Потом припадок кашля кончился. Замотав шарф на шее, Робейко направился на собрание укома и видел, как над замирающим закатом зажглась вечерняя звезда, и мысль о близкой смерти вдруг пришла ему в голову. А хотелось работать, радоваться солнцу и жизни.
Он усмехнулся этим неожиданным мыслям о жизни и смерти, о природе и весне, и они сменились быстрым потоком цифр, доказательств, возражений. Робейко шел быстро, ломая хрустальные льдинки на лужах.
ГЛАВА ВТОРАЯ
Под спокойным светом электрической лампы в кабинете, уставленном мебелью дубовой, началось заседание укома. Робейко сделал краткий доклад о плане заготовки дров. Но его слушали плохо, переговаривались, пересмеивались. После целого дня утомительной, нервной работы приятно было увидеть лица товарищей. И казалось порою Робейко, что слова его гаснут, как искры, упавшие в воду. Никто не поддержал его предложений, а Зиман потом доказывал долго, что несостоятелен весь проект, что распутица помешает подвезти дрова к железной дороге, что не хватит пил, топоров и подвод…
Потом возражал Караулов, военком бригады, старый казак, партизан.
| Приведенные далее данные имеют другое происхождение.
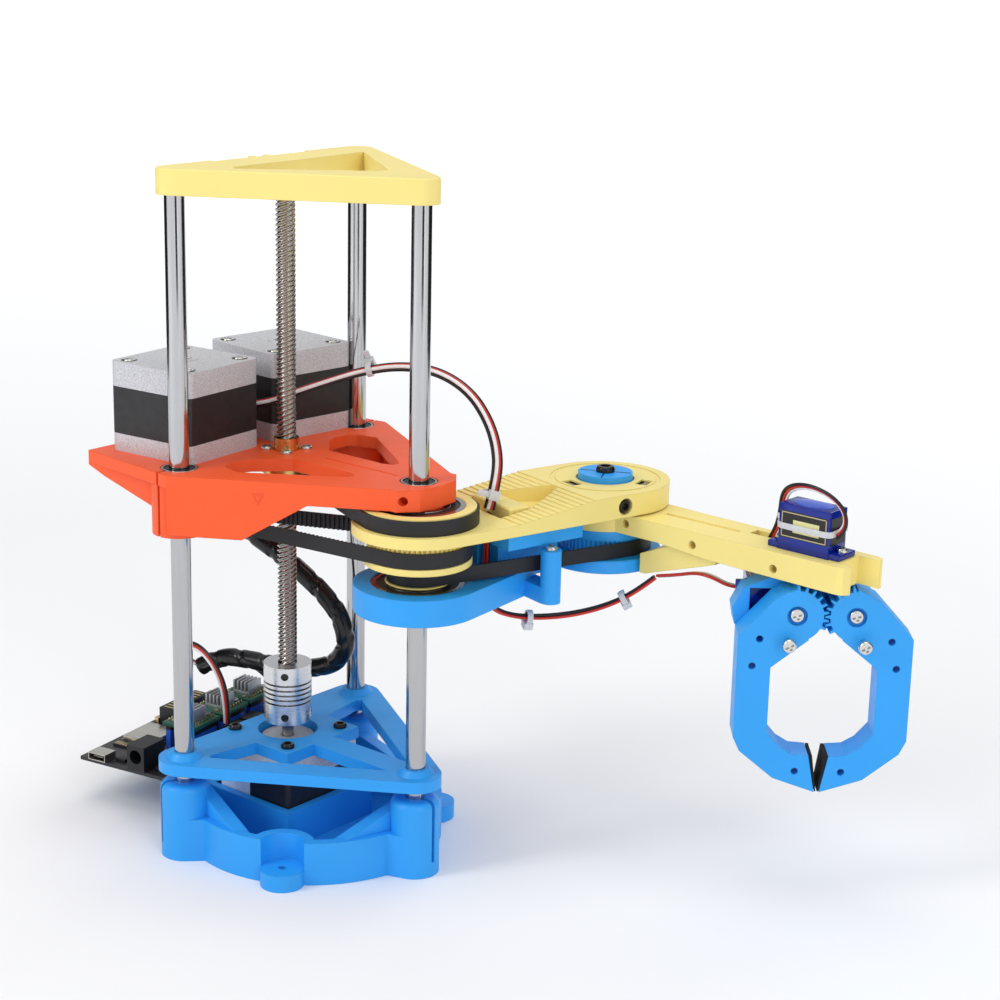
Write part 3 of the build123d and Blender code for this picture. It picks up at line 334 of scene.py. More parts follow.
def make_materials():
    rod_grain, ring_grain = (900.0, 900.0, 60.0), (60.0, 60.0, 900.0)
    made = [
        printed("blue_print", (0.022, 0.36, 0.90)),
        printed("yellow_print", (0.92, 0.76, 0.25)),
        printed("orange_print", (0.96, 0.105, 0.018)),
        metal("polished_rod", (0.50, 0.50, 0.51), 0.10, rod_grain, 0.01, 0.02),
        metal("steel", (0.42, 0.39, 0.36), 0.22),
        metal("aluminium", (0.74, 0.74, 0.75), 0.28, ring_grain, 0.06),
        metal("sink_grey", (0.56, 0.57, 0.59), 0.55),
        speckled("motor_cap", (0.60, 0.60, 0.63)),
        laminated("motor_core"),
        metal("brass", (0.72, 0.50, 0.18), 0.25, ring_grain),
        plastic("black_screw", (0.010, 0.010, 0.011), 0.25, 900.0),
        metal("bright_screw", (0.70, 0.69, 0.67), 0.2),
        plastic("belt_rubber", (0.012, 0.012, 0.014), 0.5, 1500.0, 0.25),
        plastic("servo_case", (0.006, 0.03, 0.42), 0.12, 200.0, 0.02, 0.45),
        plastic("servo_lens", (0.05, 0.13, 0.72), 0.15, 200.0, 0.02, 0.2),
        plastic("foam", (0.008, 0.008, 0.008), 0.9, 2500.0, 0.8),
        plastic("board_dark", (0.022, 0.022, 0.026), 0.3),
        plastic("board_edge", (0.20, 0.17, 0.09), 0.6),
        plastic("board_green", (0.01, 0.10, 0.065), 0.35),
        metal("shield_tin", (0.66, 0.64, 0.58), 0.3),
        metal("gold_pin", (0.75, 0.58, 0.28), 0.25),
        plastic("black_plastic", (0.010, 0.010, 0.012), 0.42),
        plastic("header_blue", (0.012, 0.085, 0.50), 0.35),
        plastic("header_navy", (0.008, 0.02, 0.12), 0.4),
        plastic("wrap_black", (0.008, 0.008, 0.009), 0.22, 300.0),
        plastic("nylon_white", (0.78, 0.79, 0.82), 0.35, 500.0, 0.03, 0.25),
        plastic("white_plastic", (0.80, 0.80, 0.78), 0.4),
        plastic("label_black", (0.015, 0.014, 0.013), 0.35),
        plastic("label_gold", (0.52, 0.43, 0.26), 0.4),
        plastic("label_paper", (0.72, 0.68, 0.34), 0.5),
        plastic("label_pale", (0.62, 0.72, 0.86), 0.5),
        plastic("ceramic_tan", (0.42, 0.30, 0.18), 0.5),
        plastic("wire_white", (0.82, 0.82, 0.82), 0.38),
        plastic("wire_rubber", (0.010, 0.010, 0.011), 0.36),
        plastic("wire_red", (0.62, 0.028, 0.018), 0.38),
        plastic("wire_blue", (0.01, 0.05, 0.38), 0.38),
        plastic("wire_green", (0.0, 0.17, 0.11), 0.38),
    ]
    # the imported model's own materials hold the bare names, so these have a numbered ending
    return {mat.name.split(".")[0]: mat for mat in made}


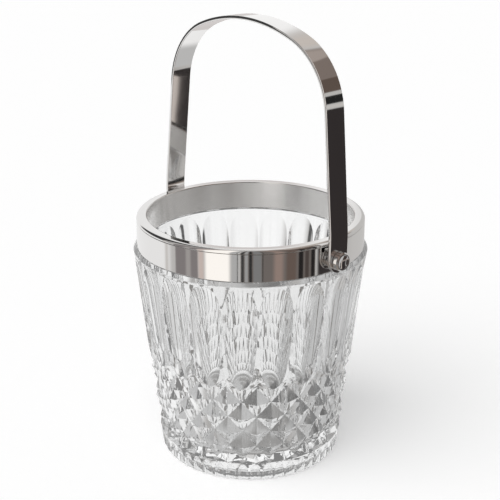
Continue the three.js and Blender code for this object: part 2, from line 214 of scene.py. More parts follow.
print("depth in the middle of a flute, at its widest:", float(flute_depth(0.0, FLUTE_WIDEST)), "mm")

# %% [markdown]
# A cell is half a repeat: from the middle of a flute, side 0, to the ridge between two flutes,
# side 1. 42 cells go round the glass, each the mirror image of the last. Inside a cell the columns
# bunch up at the edge of the cut, where the glass turns most, and at both ends. The foot's arches
# are set out by themselves. A ring has 672 columns: 16 in each cell, or 14 in each arch. Every ring
# has as many, so that neighbours join without gaps.

# %% Columns that follow the cuts
IN_CUT, BESIDE_CUT, BESIDE_ARCH = 12, 4, 2
COLUMNS = IN_CUT + BESIDE_CUT
ARCH_COLUMNS = CELLS * COLUMNS // ARCHES
ROLLED_BACK = 2


def ease(count):
    """Shares from 0 to 1 that lie closer together at both ends: (1 - cos(pi i / count)) / 2."""
    return 0.5 - 0.5 * np.cos(np.pi * np.arange(count + 1) / count)


def spread_columns(edge):
    """Shares 0 to 1 in one row: eased from 0 to the edge of the cut, then eased on to 1."""
    inner = edge * ease(IN_CUT)
    outer = edge + (1 - edge) * ease(BESIDE_CUT)
    return np.concatenate([inner, outer[1:]])


def flute_edge(height):
    """Where a flute meets the cone or the notch above a crossing: both meet where a quadratic is zero."""
    width, end = flute_shape(height)
    plain = width * math.sqrt(max(0.0, 1 - float(end)))
    start = (height - TOP_ROW) / RUN_OUT
    if start >= plain:
        return min(plain, 1.0)
    a = FLUTE_DEPTH / width ** 2
    b, c = DIAMOND_DEPTH, -(FLUTE_DEPTH * (1 - float(end)) + DIAMOND_DEPTH * start)
    return min((-b + math.sqrt(b * b - 4 * a * c)) / (2 * a), 1.0)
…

Смугло-желтое лицо его, окаймленное жиденькой бородкой, было скучно и пренебрежительно. Клубы дыма пускал он из трубки и бормотал глухим голосом:
— Робейко собирается заготовлять дрова в монастырском лесу силой батальона войск ВЧК. А я батальон за двенадцать верст от города увести не позволю. За охрану города я отвечаю, а разве тебе не известно, Робейко, что беляки после разгрома разбежались по всему краю, на кулацких хуторах и атаманских заимках пережидали зиму? А теперь весна, самое беспокойное время. Без красноармейцев монастырского леса не вырубить. На мобилизованных буржуях да советских служащих далеко не уедете.
И Робейко цифрами из записной книжки отвечал Зиману и, повернувшись к Караулову, хрипел о том, что нет исхода иного, что раз революция требует… Стало быть, рисковать нужно.
— Рискнешь — возьмут белобандиты город, перебьют коммунистов, на несколько месяцев отрежут край от центра, — раздельно, негромко, но слышно для всех говорил Караулов, а потом, повышая голос, кричал сердито: — Да что ты, Робейко, блажишь? Ведь то, о чем я говорю, — это не шутки. Спроси вон у Климина, он, как предчека, обо всем этом знает.
А Климин молчал, мечтал о чем-то; глаза его были веселы и нежны. Услышав свою фамилию, вздрогнул, и мечты его рассеялись. С бессознательным раздражением слушал он Робейко, который снова взял слово. И Климин вполне соглашался со спокойными возражениями Зимана, с грозными предостережениями Караулова, и все, о чем говорил Робейко, казалось плодом его болезненного возбуждения.